Quentin Cebe : Travailler sur un instrument innovant, concrètement, ça veut dire que nous avons tout le temps de nouveaux problèmes à résoudre ! C’est très excitant de travailler sur un instrument qui essaye de faire mieux que les précédents dans des domaines scientifiques comme le climat ou la prévision du temps. Bien sûr on a tous très hâte de voir comment l’instrument va se comporter dans l’espace et de commencer à produire des données opérationnelles, on se prépare et la recette en vol sera très intense.

Leurs parcours

Beatrice

En Italie, où elle a fait ses études, Beatrice a étudié l’ingénierie aérospatiale à l’université, puis s’est spécialisée dans la branche « Spatial et Télédétection ». Elle a effectué son stage de fin d’études au CNES, plus précisément au CESBIO, sur la mission Biomass, avant d’être embauchée au CNES pour travailler sur le satellite Sentinel-2. Elle a toujours travaillé sur des missions d’observation de la Terre. Pourquoi le CNES ? « Mon papa travaillait déjà dans le secteur spatial, mais au niveau juridique, et il me disait toujours qu’en Europe un des pays qui compte vraiment dans le spatial c’est la France.
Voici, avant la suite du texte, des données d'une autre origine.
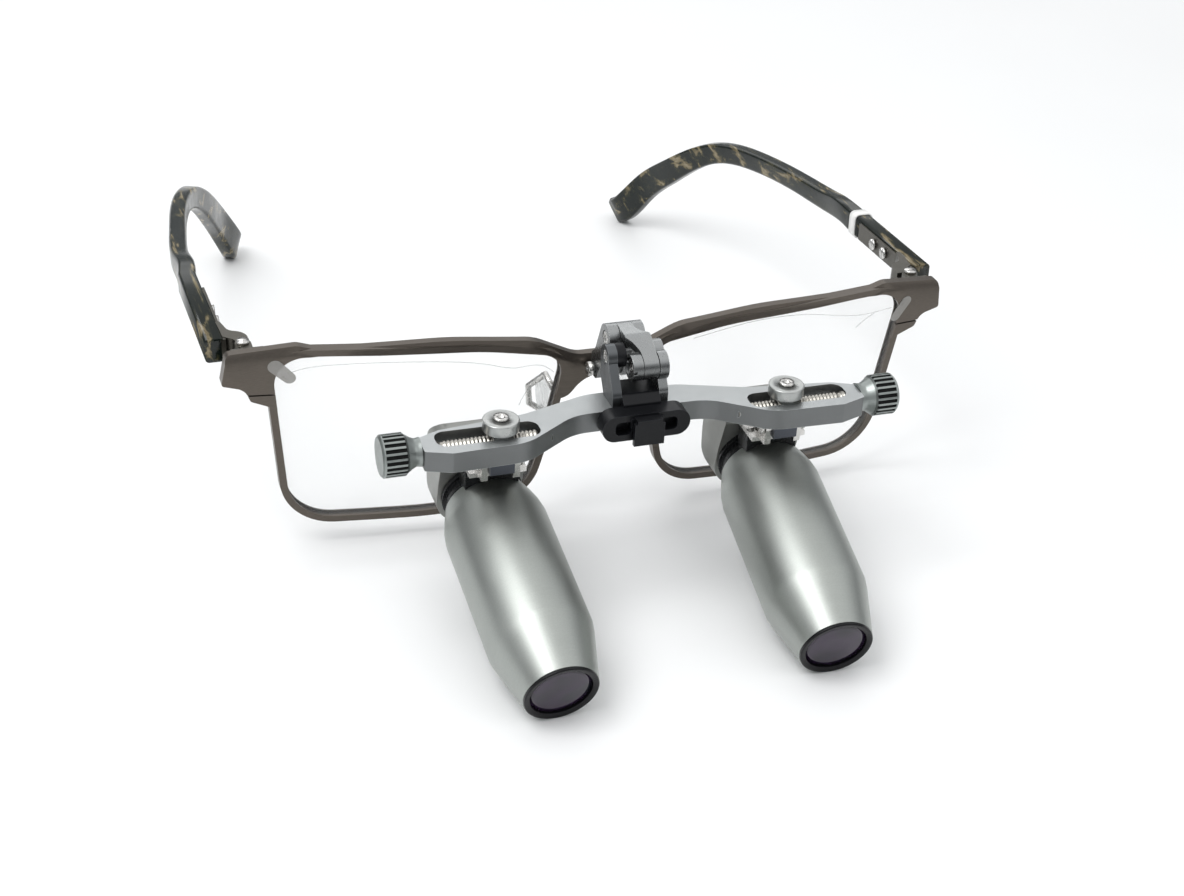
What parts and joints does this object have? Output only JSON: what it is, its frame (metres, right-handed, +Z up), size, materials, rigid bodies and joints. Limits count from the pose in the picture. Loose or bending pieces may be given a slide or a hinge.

Et surtout, que ça serait super de travailler dans une agence spatiale qui fait elle-même les choses ! »

Clémence

Clémence a étudié à l’École Polytechnique avec une spécialisation à l’Institut supérieur de l’aéronautique et de l’espace (ISAE-Supaero). À sa sortie d’école en 2004, elle a intégré le bureau du CNES à Washington dans un programme de Volontariat International en Entreprise (VIE) pendant 2 ans. Après avoir travaillé 5 ans comme ingénieure d’étude sur les programmes Ariane 5, elle a passé 6 ans dans les services de mécanique spatiale et d’analyse de mission. Elle a intégré le projet IASI-NG il y a 7 ans et demi, au début de sa phase de réalisation.

Quentin

Après sa licence de physique, Quentin a fait un master en instrumentation et technique spatiale à l’Université Paul-Sabatier, à Toulouse. À la fin de ce master, il a effectué son stage de fin d’études au CNES, a postulé dans le même service et a été engagé. Il travaille depuis sur la mission IASI-NG.